Exploring the Most Popular Regression Metrics for Data Scientist
While applying regression on real-world data it is necessary to make sure our model is optimized to predict correct output and make fewer errors. Below are some of the popular metrics used to evaluate the model’s performance.
MAE (Mean Absolute Error)
It is basically the mean of absolute error between the actual value and the predicted value. We take absolute error to ignore the negative sign of values for calculation.
Advantages:
- Error unit same as output variable which makes it easy to interpret.
- Robust to outliers.
Disadvantages:
- It is not differentiable.
MSE (Mean Squared Error)
Instead of taking the absolute value of the error, MSE uses squared values of the error to eliminate negative signs.
Advantages:
- Graph is differentiable.
- Can be used as a loss function.
Disadvantages:
- Error unit different from output variable
- Not robust to outliers.
RMSE (Root Mean Squared Error)
It is same as the MSE but at the end of the calculation we will take the square root of the error to make its unit same as the output feature(y).
Advantages:
- square root makes error unit same as output variable (y)
Disadvantages:
- Not robust to outliers
R2 Score
It is also called the coefficient of determination or goodness of fit.

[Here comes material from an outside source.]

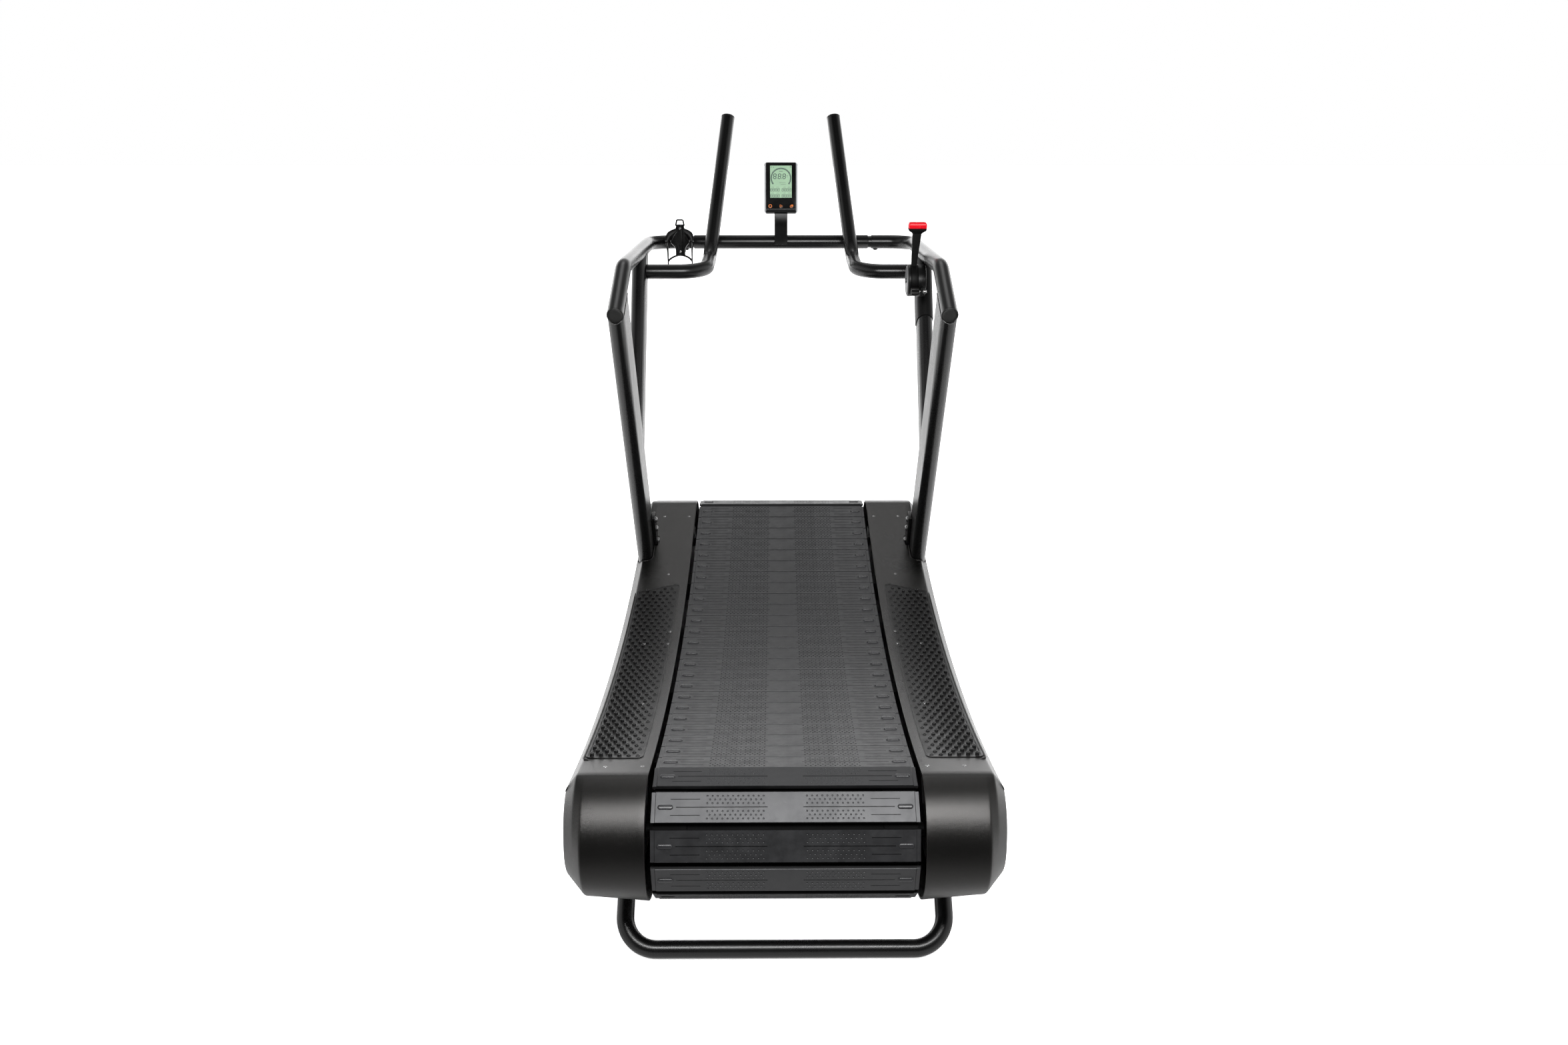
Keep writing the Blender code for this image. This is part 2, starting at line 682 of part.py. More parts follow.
def horn(sign, side):
    """Out of the post, forward under the crossbar, then up past it; capped at the tip."""
    corners = [
        (sign * UPRIGHT_INSIDE, *HORN_START),
        (sign * HORN_X, *HORN_START),
        (sign * HORN_X, 1.622, 1.177),
        (sign * HORN_TIP_X, 1.8300, 1.5510),
    ]
    path = corner_path(corners, [0.075, 0.080], 8)
    swept(f"{side}_horn", path, circle(RAIL_RADIUS, 20), UP, "powder_black")
    tip = path[-1]
    end_dir = (tip - path[-2]).normalized()
    cap = [tip + end_dir * CLEARANCE, tip + end_dir * 0.0038]
    swept(f"{side}_horn_cap", cap, circle(RAIL_CAP_RADIUS, 24), ACROSS, "black_plastic")


def centre_crossbar():
    turned("centre_crossbar", mirrored(CROSSBAR_HALF), BAR, 20, "powder_black")


# ---------------------------------------------------------------- console
# On the face, u runs across, v up it and w out of it, towards the user.
TILT = math.radians(17)
FACE_UP = Vector((0, math.sin(TILT), math.cos(TILT)))
FACE_OUT = Vector((0, -math.cos(TILT), math.sin(TILT)))
FACE_MIDDLE = Vector((0, 1.678, 1.3615))
HOUSING_HALF = 0.0465
SCREEN_HALF, SCREEN_LOW, SCREEN_TOP, SCREEN_CORNER = 0.0320, -0.0317, 0.0662, 0.002  # opening
KEYS = (("reset_key", -0.0300), ("start_key", 0.0), ("mode_key", 0.0300))  # name, u
KEY_V = -0.0518
KEY_RADIUS = 0.0058
RIM = (  # w, inset of each side, top, low
    (-0.004, 0.0015, 0.0735, -0.0735),
    (0.0, 0.0045, 0.0705, -0.0628),
)


def face_point(u, v, w):
    return tuple(FACE_MIDDLE + Vector((u, 0, 0)) + FACE_UP * v + FACE_OUT * w)


def face_slab(name, half_width, low, top, layers, corner, slot=None):
    """A round-cornered slab on the face; layers are (w, inset) pairs."""
    loops = []
    for w, inset in layers:
        radius = corner - inset
        right = half_width - inset - radius
        high_v, low_v = top - inset - radius, low + inset + radius
        loop = []
        middles = ((right, high_v), (-right, high_v), (-right, low_v), (right, low_v))
        for quarter, middle in enumerate(middles):
            for i in range(5):
                angle = math.radians(90 * quarter + 22.5 * i)
                loop.append(face_point(*polar(middle, radius, angle), w))
        loops.append(loop)
    return loft(name, loops, slot)


def face_disc(name, u, radius, w0, w1, slot=None):
    outline = circle(radius, 24, (u, KEY_V))
    return loft(name, [[face_point(*point, w) for point in outline] for w in (w0, w1)], slot)


def console_housing():
    layers = ((-0.034, 0.006), (-0.018, 0), (-0.002, 0))
    name = "console_housing"
    housing = face_slab(name, HOUSING_HALF, -0.075, 0.075, layers, 0.008, "black_plastic")
    rim = []
    for w, inset, top, low in RIM:
        half = HOUSING_HALF - inset
        corners = ((-half, low), (half, low), (half, top), (-half, top))
        rim.append([face_point(u, v, w) for u, v in corners])
    join(housing, loft("rim", rim))
    depth = ((-0.0045, 0), (0.01, 0))
    cutters = [face_slab("cutter", SCREEN_HALF, SCREEN_LOW, SCREEN_TOP, depth, SCREEN_CORNER)]
    for _, u in KEYS:
        cutters.append(face_disc("cutter", u, KEY_RADIUS + CLEARANCE, -0.0060, 0.01))
    cut(housing, *cutters)


def console_screen_and_keys():
    face_slab(
        "console_screen", SCREEN_HALF - CLEARANCE, SCREEN_LOW + CLEARANCE,
        SCREEN_TOP - CLEARANCE, ((-0.0042, 0), (-0.0010, 0)), SCREEN_CORNER - CLEARANCE, "lcd",
    )
    for name, u in KEYS:
        face_disc(name, u, KEY_RADIUS, -0.0045, 0.0006, "orange_print")


def console_neck():
    """A saddle over the crossbar, up to the bottom of the housing."""
    # Widened so that the flats between the points stay clear of the bar.
    radius = (RAIL_RADIUS + CLEARANCE) / math.cos(math.radians(9))
    outline = [polar(BAR, radius, math.radians(196 - 212 * i / 12)) for i in range(13)]
    outline += [
        (BAR[0] + 0.0260, BAR[1] - 0.0055),
        (BAR[0] + 0.0260, BAR[1] + 0.020),
        face_point(0, -0.0753, -0.031)[1:],
        face_point(0, -0.0753, -0.008)[1:],
        (BAR[0] - 0.0260, BAR[1] + 0.022),
        (BAR[0] - 0.0260, BAR[1] - 0.0055),
    ]
    prism("console_neck", outline, -0.0182, 0.0182, "black_plastic")


# ---------------------------------------------------------------- bottle cage
CAGE_X = -0.2850
CAGE_RADIUS = 0.0395
CAGE_Y = BAR[0] - 0.0335 - CAGE_RADIUS  # the shell's back rests on the clamp's pad
CAGE_WALL = 0.0035
CAGE_ROD_RADIUS = CAGE_RADIUS - 0.0018  # rods run in the middle of the wall
SHELL = [  # degrees from the back, low z, high z
    (0, 1.1470, 1.2640), (12, 1.1470, 1.2620), (22, 1.1500, 1.2480), (30, 1.1800, 1.2420),
    (48, 1.1880, 1.2380), (66, 1.1920, 1.2340), (84, 1.1980, 1.2260),
]
TOP_LOOP = ((-14, 1.250), (-9, 1.2880), (9, 1.2880), (14, 1.250))  # degrees, z
SIDE_ROD = ((80, 1.2080), (96, 1.1700), (108, 1.1385))  # degrees, z


def cage_clamp():
    name = "cage_clamp"
    clamp = cylinder(name, CAGE_X - 0.015, CAGE_X + 0.015, 0.0235, BAR, 24, "black_plastic")
    low = (CAGE_X - 0.0140, BAR[0] - 0.0330, BAR[1] - 0.026)
    high = (CAGE_X + 0.0140, BAR[0] - 0.0150, BAR[1] + 0.026)
    join(clamp, block("pad", low, high))
    bore(clamp, CAGE_X - 0.03, CAGE_X + 0.03, RAIL_RADIUS + CLEARANCE, BAR, 24)


def cage_point(degrees, z, radius=CAGE_ROD_RADIUS):
    """Around the bottle's axis: 0 degrees is at the back, on the clamp."""
    angle = math.radians(degrees)
    return (CAGE_X + radius * math.sin(angle), CAGE_Y + radius * math.cos(angle), z)


def bottle_cage():
    loops = []
    inside = CAGE_RADIUS - CAGE_WALL
    for degrees, low, high in [(-d, low, high) for d, low, high in SHELL[:0:-1]] + SHELL:
        corners = ((low, CAGE_RADIUS), (high, CAGE_RADIUS), (high, inside), (low, inside))
        loops.append([cage_point(degrees, z, radius) for z, radius in corners])
    cage = loft("bottle_cage", loops, "black_plastic")
    top_loop = corner_path([cage_point(*row) for row in TOP_LOOP], [0.003, 0.003], 3)
    ring = []
    for degrees in range(10, 351, 17):
        drop = 0.0085 * (1 - math.cos(math.radians(degrees)))
        ring.append(cage_point(degrees, 1.1500 - drop))
    rods = [
        swept("rod", top_loop, circle(0.0017, 8), ALONG),
        swept("rod", ring, circle(0.0026, 8), UP),
    ]
    for sign in (-1, 1):
        path = [cage_point(sign * degrees, z) for degrees, z in SIDE_ROD]
        rods.append(swept("rod", path, circle(0.0018, 8), ALONG))
    join(cage, *rods)


# ---------------------------------------------------------------- resistance lever
HUB = (1.285, 1.150)
ADJUSTER = (HUB[0] - 0.0455, HUB[1] - 0.0225)
HUB_PROFILE = [  # (x, radius): two cheeks with the lever's boss between them
    (0.3200, 0.0370), (0.3215, 0.0400), (0.3285, 0.0400), (0.3286, 0.0120),
    (0.3454, 0.0120), (0.3455, 0.0400), (0.3655, 0.0400),
]
ADJUSTER_STEM = [  # (x, radius)
    (0.3400, 0.0030), (0.3580, 0.0030), (0.3581, 0.0036), (0.3660, 0.0036),
]
LEVER_LEAN = math.radians(6)  # towards the rear
LEVER_UP = np.array([-math.sin(LEVER_LEAN), math.cos(LEVER_LEAN)])
LEVER_FORWARD = np.array([math.cos(LEVER_LEAN), math.sin(LEVER_LEAN)])
# Lever sections: height above the hub axis, x0, x1, half thickness
LEVER_STEM = (
    (0.030, 0.3295, 0.3430, 0.0075),
    (0.060, 0.3295, 0.3450, 0.0065),
    (0.1290, 0.3295, 0.3530, 0.0065),
)
LEVER_SKIRT = (
    (0.1150, 0.3285, 0.3540, 0.0075),
    (0.1295, 0.3200, 0.3625, 0.0115),
    (0.1325, 0.3190, 0.3640, 0.0120),
)
LEVER_CAP = (
    (0.1328, 0.3185, 0.3645, 0.0122),
    (0.1410, 0.3185, 0.3645, 0.0122),
    (0.1460, 0.3205, 0.3625, 0.0095),
    (0.1475, 0.3250, 0.3580, 0.0050),
)
SHROUD_SHORT = 0.0450
SHROUD_ARM = [  # (y, z)
    (1.290, 1.118), (1.375, 1.105), (1.400, 1.150), (1.345, 1.176), (1.290, 1.176),
]


def lever_hub():
    hub = turned("lever_hub", HUB_PROFILE, HUB, 32, "black_plastic")
    low = (0.3500, ADJUSTER[0] - 0.007, ADJUSTER[1] - 0.008)
    high = (0.3560, HUB[0] - 0.020, ADJUSTER[1] + 0.010)
    join(hub, block("lug", low, high))
    bore(hub, 0.34, 0.37, 0.0033, ADJUSTER, 20)


def cable_adjuster():
    ribs = []
    for i in range(32):
        radius = 0.0100 if i % 2 else 0.0090
        ribs.append(polar(ADJUSTER, radius, 2 * math.pi * i / 32))
    knob = prism("cable_adjuster", ribs, 0.3268, 0.3470, "black_plastic")
    join(knob, turned("stem", ADJUSTER_STEM, ADJUSTER, 20))


def lever_loft(name, sections, slot=None):
    loops = []
    for height, x0, x1, half in sections:
        centre = np.array(HUB) + LEVER_UP * height
        back = centre - LEVER_FORWARD * half
        front = centre + LEVER_FORWARD * half
        loops.append([(x0, *back), (x1, *back), (x1, *front), (x0, *front)])
    return loft(name, loops, slot)


def resistance_lever():
    lever = cylinder("resistance_lever", 0.3290, 0.3450, 0.0392, HUB, 32, "black_plastic")
    join(lever, lever_loft("stem", LEVER_STEM), lever_loft("skirt", LEVER_SKIRT))
    bore(lever, 0.30, 0.37, 0.0123, HUB, 32)
    lever_loft("lever_cap", LEVER_CAP, "red_plastic")


def lever_shroud():
    """A plastic sleeve on the right post, with the arm that holds the hub."""
    low_cut = (1.036 - POST_FOOT[1]) / POST_DIR[1]
    high_cut = (1.163 - POST_FOOT[1]) / POST_DIR[1]

    def arched_low(offset, foot):
        return low_cut + 0.016 * (1 - (offset / (SHROUD_SHORT / 2)) ** 2)

    shroud = coped(
        "lever_shroud", UPRIGHT_X, POST_FOOT, POST_DIR, 0.0880, SHROUD_SHORT,
        arched_low, lambda offset, foot: high_cut, "black_plastic",
    )
    join(shroud, prism("arm", SHROUD_ARM, 0.3460, 0.3640))
    sleeve_hole = coped(
        "cutter", UPRIGHT_X, POST_FOOT, POST_DIR, 0.0806, 0.0384,
        lambda offset, foot: low_cut - 0.08, lambda offset, foot: high_cut + 0.08,
    )
    hub_room = cylinder("cutter", 0.30, 0.40, 0.0405, HUB, 32)
    horn_room = cylinder("cutter", 0.30, 0.3750, 0.0196, HORN_START, 24)
    cut(shroud, sleeve_hole, hub_room, horn_room)


# ---------------------------------------------------------------- build
belt()
drum("rear_drum", REAR_AXIS, SHAFT_END)
drum("front_drum", FRONT_AXIS, BRAKE_SHAFT_END)
brake_disc()
magnet_bracket()
cross_members()
foot_tubes()

SIDE_PIECES = (
    side_frame, curve_rail, front_foot, transport_wheel, wheel_axle, side_cover, foot_pad,
    upright, front_post, upright_bracket, handrail, grip_cap, horn,
)
for side_sign, side_name in SIDES:
    for piece in SIDE_PIECES:
        piece(side_sign, side_name)
    for axis_name, drum_axis in AXES:
        bearing(side_sign, side_name, axis_name, drum_axis)

centre_crossbar()
console_housing()
console_screen_and_keys()
console_neck()
cage_clamp()
bottle_cage()
lever_hub()
cable_adjuster()
resistance_lever()
lever_shroud()
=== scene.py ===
"""Curved manual treadmill: its looks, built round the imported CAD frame.

X runs across, Y forward and Z up, in metres. Left is -X and the console faces
the rear. Places are in CAD lengths, where the rear drum is near y = 0.1; meshes
are shifted by -MIDDLE_Y so that the origin is under the middle of the machine.
Points in pairs are (y, z) in side view.
"""

import json
import math

import bmesh
import bpy
import numpy as np
from mathutils import Matrix, Vector

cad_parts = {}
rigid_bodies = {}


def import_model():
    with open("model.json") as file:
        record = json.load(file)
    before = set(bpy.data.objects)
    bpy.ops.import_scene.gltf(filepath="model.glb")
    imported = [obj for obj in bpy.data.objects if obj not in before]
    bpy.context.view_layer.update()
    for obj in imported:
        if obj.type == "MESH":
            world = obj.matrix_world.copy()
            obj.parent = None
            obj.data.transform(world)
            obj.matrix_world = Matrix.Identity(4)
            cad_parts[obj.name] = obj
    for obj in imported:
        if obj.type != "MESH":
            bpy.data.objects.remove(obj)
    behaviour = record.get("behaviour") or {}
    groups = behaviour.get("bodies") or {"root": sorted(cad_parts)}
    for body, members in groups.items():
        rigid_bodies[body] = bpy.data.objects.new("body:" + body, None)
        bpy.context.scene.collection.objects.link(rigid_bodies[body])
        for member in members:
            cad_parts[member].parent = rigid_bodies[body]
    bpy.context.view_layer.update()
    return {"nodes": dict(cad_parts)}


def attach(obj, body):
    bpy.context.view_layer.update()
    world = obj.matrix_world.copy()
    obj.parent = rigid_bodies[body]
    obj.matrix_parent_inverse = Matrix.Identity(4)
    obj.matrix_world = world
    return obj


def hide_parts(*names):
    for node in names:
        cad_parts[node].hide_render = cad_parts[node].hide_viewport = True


for old in list(bpy.data.objects):
    bpy.data.objects.remove(old, do_unlink=True)

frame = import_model()

SIDES = ((-1, "left"), (1, "right"))
MIDDLE_Y = 0.9165

# Belt loop: two drums and the arc of the sagging run between them.
REAR_DRUM = np.array([0.115, 0.270])
FRONT_DRUM = np.array([1.580, 0.3484])
ARC_CENTRE = np.array([0.6713, 3.6055])
PITCH_R = 0.105
RUN_R = 3.2765
SLAT_COUNT = 60
SLAT_LENGTH = 0.0568  # along the travel
SLAT_TOP = 0.0165  # heights above the pitch line
SLAT_UNDER = 0.0085
BAND = 0.003
DECK_R = RUN_R - SLAT_TOP
REAR_CASING = 0.129  # cover radius round each drum
FRONT_CASING = 0.1238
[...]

It helps to evaluate the model’s performance by comparing square of prediction error made by the regression model to square of mean error.
If R2 Score goes towards Zero (0) Model performance decreases.
R2 Score may get affected by irrelevant features added to the dataset.
Adjusted R2 Score
Adjusted R2 score does not get affected by any irrelevant column added and try to give the best results on each database being used.